Beta Ophiuchi

Observation data Epoch J2000.0 Equinox ICRS
- Constellation: Ophiuchus
- Right ascension: 17^{h} 43^{m} 28.35191^{s}
- Declination: +04° 34′ 02.2932″
- Apparent magnitude (V): 2.749 (2.75 to 2.77)^{[citation needed]}

Characteristics
- Spectral type: K2 III
- U−B color index: +1.253
- B−V color index: +1.170

Astrometry
- Radial velocity (R_{v}): −12.53 km/s
- Proper motion (μ): RA: −41.793 mas/yr Dec.: +150.43 mas/yr
- Parallax (π): 39.2284±0.2027 mas
- Distance: 83.1 ± 0.4 ly (25.5 ± 0.1 pc)
- Absolute magnitude (M_{V}): +0.77 ± 0.04

Details
- Mass: 1.44±0.16 – 1.75±0.174 M_{☉}
- Radius: 12.17±0.06 R_{☉}
- Luminosity: 57.7±2.9 L_{☉}
- Surface gravity (log g): 2.33±0.07 cgs
- Temperature: 4,559±67 K
- Metallicity [Fe/H]: 0.06±0.04 dex
- Rotational velocity (v sin i): 5.4 km/s
- Age: 2.75±0.78 Gyr
- Other designations: Cebalrai, Celbalrai, Cheleb, Kelb Alrai, Beta Oph, β Oph, β Ophiuchi, 60 Oph, 60 Ophiuchi, BD+04°3489, FK5 665, HD 161096, HIP 86742, HR 6603, SAO 122671

Database references
- SIMBAD: data

= Beta Ophiuchi =

Orange giant star in the constellation Ophiuchus

Beta Ophiuchi or β Ophiuchi, also named Cebalrai /,sEb@l'rei.iː/, is a star in the equatorial constellation of Ophiuchus. The apparent visual magnitude of this star is 2.7, which is readily visible to the naked eye even from urban skies. The distance to this star can be estimated using parallax measurements, yielding a value of 83.4 ly from the Sun.

==Nomenclature==
β Ophiuchi (Latinised to Beta Ophiuchi) is the star's Bayer designation.

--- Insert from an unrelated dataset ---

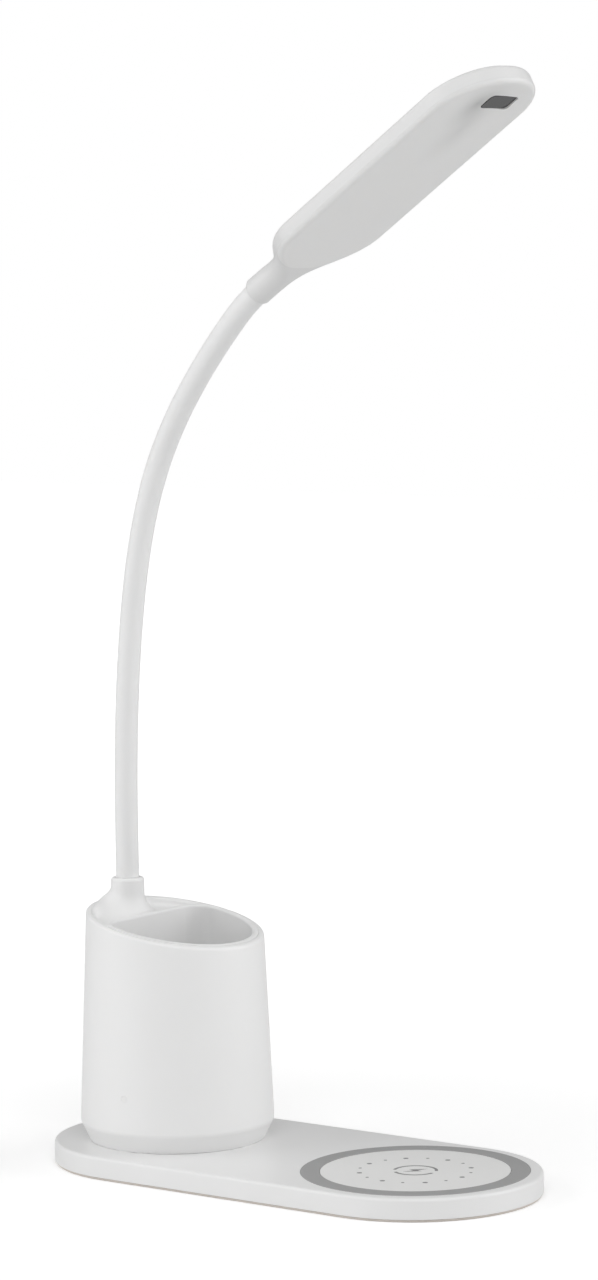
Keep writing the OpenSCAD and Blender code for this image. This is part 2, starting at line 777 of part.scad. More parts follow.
module head_shell() {
    color(WHITE) at_head() difference() {
        union() {
            translate([head_span / 2, 0, panel_thickness])
                rounded_bar(head_length, head_width, head_thickness - panel_thickness, head_edge);
            difference() {
                collar_flare();
                translate([head_span / 2, 0, panel_thickness - FAR]) bar(head_length, head_width, FAR);
            }
        }
        translate([head_span / 2, 0, seat_top - FAR])
            bar(head_length - 2 * head_wall, head_width - 2 * head_wall, FAR);
        translate([-head_centre, 0, head_collar_z]) rotate([0, 90, 0]) {
            cylinder(r = sleeve_r + 2 * fit, h = stub_end + hose_grip + 3);
            cylinder(r = hose_bore_r, h = head_centre - head_r + wire_reach);
        }
    }
    color(WHITE) at_head() for (p = lamp_posts) translate([p[0], p[1], lamp_z + lamp_board_t]) difference() {
        cylinder(r = stub_r + 0.5, h = seat_top - lamp_z - lamp_board_t + 0.3);
        translate([0, 0, -OVER]) cylinder(r = lamp_screw_r + fit, h = 2 * OVER);
    }
}

lamp_x = head_span / 2 - 5;
lamp_posts = [for (s = [-1, 1]) [lamp_x + s * (led_board_l / 2 - led_margin), 0]];
window_x = head_span + head_r - window_inset;

module light_panel() {
    rib_h = 0.8;
    rib_out = head_wall + fit;
    rib_in = rib_out + 0.85;
    color(OPAL) at_head() difference() {
        union() {
            translate([head_span / 2, 0, panel_thickness]) mirror([0, 0, 1])
                rounded_bar(head_length, head_width, panel_thickness, head_edge);
            difference() {
                translate([head_span / 2, 0, panel_thickness])
                    bar(head_length - 2 * rib_out, head_width - 2 * rib_out, rib_h);
                translate([head_span / 2, 0, panel_thickness - OVER])
                    bar(head_length - 2 * rib_in, head_width - 2 * rib_in, rib_h + 2 * OVER);
            }
        }
        ball_r = (pow(dimple_r, 2) + pow(dimple_depth, 2)) / (2 * dimple_depth);
        translate([window_x, window_side, dimple_depth - ball_r]) sphere(ball_r, $fn = 128);
        translate([window_x, window_side, -OVER])
            plate(window_l + 2 * fit, window_w + 2 * fit, FAR, window_corner);
    }
}

module sensor_window() {
    color(DARK) at_head() translate([window_x, window_side, dimple_depth])
        plate(window_l, window_w, panel_thickness - dimple_depth, window_corner);
}

module sensor_board() {
    color(BOARD) at_head() translate([window_x, window_side, panel_thickness + fit])
        plate(window_l + 4, window_w + 4, 0.8, 0.5);
}

module lamp_board() {
    color(WHITE) at_head() difference() {
        translate([lamp_x, 0, lamp_z]) plate(led_board_l, led_board_w, lamp_board_t, 3);
        for (p = lamp_posts) translate([p[0], p[1], 0]) cylinder(r = lamp_screw_r + 3 * fit, h = FAR);
    }
}

// Places its children where each lamp chip stands
module each_led() {
    columns = 10;
    pitch = (led_board_l - 2 * led_margin) / columns;
    for (i = [0 : columns - 1], s = [-1, 1])
        translate([lamp_x + (i - (columns - 1) / 2) * pitch, s * led_board_w / 4, lamp_z - led_h]) children();
}

module lamp_leds() {
    color(CHIP) at_head() each_led() translate([-led_l / 2, -led_w / 2, 0]) cube([led_l, led_w, led_h]);
}

module reflector_sheet() {
    gap = 0.3;
    color(OPAL) at_head() difference() {
        translate([lamp_x, 0, lamp_z - reflector_t - fit]) plate(led_board_l, led_board_w, reflector_t, 3);
        each_led() translate([-led_l / 2 - gap, -led_w / 2 - gap, -OVER])
            cube([led_l + 2 * gap, led_w + 2 * gap, 3 * OVER]);
        for (p = lamp_posts) translate([p[0], p[1], 0]) cylinder(r = lamp_screw_head_r + 0.3, h = FAR);
    }
}

module lamp_screws() {
    color(STEEL) at_head() for (p = lamp_posts)
        translate([p[0], p[1], lamp_z - lamp_screw_head_h]) {
            cylinder(r = lamp_screw_head_r, h = lamp_screw_head_h - fit, $fn = 32);
            cylinder(r = lamp_screw_r, h = lamp_screw_head_h + lamp_board_t + 0.9, $fn = 32);
        }
}

module upper_ferrule() {
    color(STEEL) at_link(LINKS) difference() {
        translate([0, 0, stub_end]) cylinder(r = sleeve_r, h = hose_grip + 2);
        translate([0, 0, stub_end - OVER]) cylinder(r = bore_r, h = OVER + hose_grip + fit);
        cylinder(r = hose_bore_r, h = FAR);
    }
}

module head_lead() {
    start = -head_centre + stub_end + hose_grip + 1 + fit;
    inside = -head_r + head_wall + loose;
    end = lamp_x - led_board_l / 2 + led_margin - stub_r - 2 * loose;
    lead_n = lamp_z + lamp_board_t + wire_r + 0.1;
    color(DARK) at_head() for (s = [-1, 1]) {
        wire([start, s * wire_side, head_collar_z], [inside, s * wire_side, lead_n]);
        wire([inside + fit, s * wire_side, lead_n], [end, s * wire_side, lead_n]);
    }
}

base_housing();
base_cover();
anti_slip_mat();
base_screws();
ballast_plate();
charging_pad();
grip_ring();
charging_coil();
ferrite_sheet();
coil_leads();
charger_board();
charger_parts();
usb_inlet();
cup_shell();
cup_insert();
cup_foot();
cup_screws();
status_light();
control_board();
control_parts();
supply_lead();
lower_lead();
lower_ferrule();
neck_nut();
for (k = [0 : LINKS]) {
    neck_sleeve(k);
    neck_hose(k);
}
head_shell();
light_panel();
lamp_board();
lamp_leds();
reflector_sheet();
lamp_screws();
sensor_window();
sensor_board();
upper_ferrule();
head_lead();
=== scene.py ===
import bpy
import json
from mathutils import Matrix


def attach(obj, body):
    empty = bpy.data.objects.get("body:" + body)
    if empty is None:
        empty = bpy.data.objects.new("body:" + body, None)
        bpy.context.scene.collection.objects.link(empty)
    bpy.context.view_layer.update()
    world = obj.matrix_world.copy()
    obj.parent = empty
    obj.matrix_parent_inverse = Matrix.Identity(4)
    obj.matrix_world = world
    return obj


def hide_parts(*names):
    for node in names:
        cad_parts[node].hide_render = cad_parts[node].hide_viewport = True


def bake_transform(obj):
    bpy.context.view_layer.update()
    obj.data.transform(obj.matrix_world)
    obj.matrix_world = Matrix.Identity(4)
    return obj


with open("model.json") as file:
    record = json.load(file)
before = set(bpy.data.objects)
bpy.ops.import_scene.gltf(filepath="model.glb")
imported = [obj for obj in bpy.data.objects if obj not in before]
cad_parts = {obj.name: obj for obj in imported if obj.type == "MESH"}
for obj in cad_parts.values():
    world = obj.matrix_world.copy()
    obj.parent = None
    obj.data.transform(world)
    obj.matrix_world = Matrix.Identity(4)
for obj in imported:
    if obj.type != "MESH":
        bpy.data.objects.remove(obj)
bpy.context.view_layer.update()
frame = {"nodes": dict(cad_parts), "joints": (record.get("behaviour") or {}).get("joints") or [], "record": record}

# Looks of the desk lamp. Shapes are worked out in millimetres and made in metres, in the frame's
# own axes.
import json
import math

import bpy
import numpy as np
from mathutils import Matrix, Vector

MM = 0.001
NODES = frame["nodes"]

# ---- Sizes, in millimetres ----

# Base and mat
BASE_L = 196.0
BASE_W = 90.0
BASE_TOP = 8.3
MAT_T = 1.0
MAT_INSET = 0.5
MAT_EDGE = 0.25

# Charging pad
PAD_X = 53.0
PAD_R = 33.5
PAD_SEAT = BASE_TOP - 0.8
RING_R = 40.5
RING_TOP = BASE_TOP + 0.2
RING_EDGE = 0.4
PRINT_LIFT = 0.03
PRINT_SINK = 0.02
DOT_COUNT = 16
DOT_CIRCLE_R = 19.9
DOT_RADII = (0.95, 0.6)
ICON_R = 7.4
ICON_LINE = 1.1
ICON_TURN = math.radians(-11)
BOLT = [(1.5, 4.6), (-2.5, -0.6), (-0.4, -0.6), (-1.5, -4.6), (2.5, 0.6), (0.4, 0.6)]

# Cup's wall
CUP_X = -53.0
WALL_Z = 14.3
WALL_LIFT = 0.02
RIM_Z = 87.7
RIM_SLOPE = math.radians(10.5)
RIM_TAN = math.tan(RIM_SLOPE)
RIM_EDGE = 1.3
RIM_INNER_EDGE = 0.05
CUP_BOTTOM_R = 35.3
CUP_TOP_R = 32.3
CUP_WALL = 2.0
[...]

It bore the traditional names Cebalrai, Celbalrai, Cheleb and Kelb Alrai (or sometimes just Alrai), all derived from the Arabic كلب الراعي kalb al-rā‘ī "the shepherd's dog". In 2016, the International Astronomical Union organized a Working Group on Star Names (WGSN) to catalogue and standardize proper names for stars. The WGSN approved the name Cebalrai for this star on 21 August 2016 and it is now so entered in the IAU Catalog of Star Names.

In Chinese astronomy, β Ophiuchi and γ Ophiuchi form the asterism Zongzheng (宗正), which was transliterated as Tsung Ching by R. H. Allen.

===Namesake===
USS Cheleb (AK-138) was a United States Navy Crater class cargo ship named after the star.

==Properties==
This is a giant star with a stellar classification of K2 III. Although it is only 2.75 billion years old, 60% of the solar age, it has reached a stage in its evolution where the atmosphere has expanded to about 12 times the Sun's radius and is radiating 58 times the luminosity of the Sun. Its outer envelope is relatively cool with an effective temperature of 4,559 K, giving it the orange hue typical of K-type stars. Like some other K-type giants, β Ophiuchi has been found to vary very slightly (0.02 magnitudes) in brightness.^{,}

Cebalrai is a member of the thin disk population. It is following a low eccentricity orbit through the Milky Way galaxy that carries it between a distance of 27.3–30.9 kly from the Galactic Center and up to 0.62 kly above or below the galactic plane.

Radial velocity variations with a period of 142 days are likely explained by periodic radial pulsations caused by intrinsic stellar variability.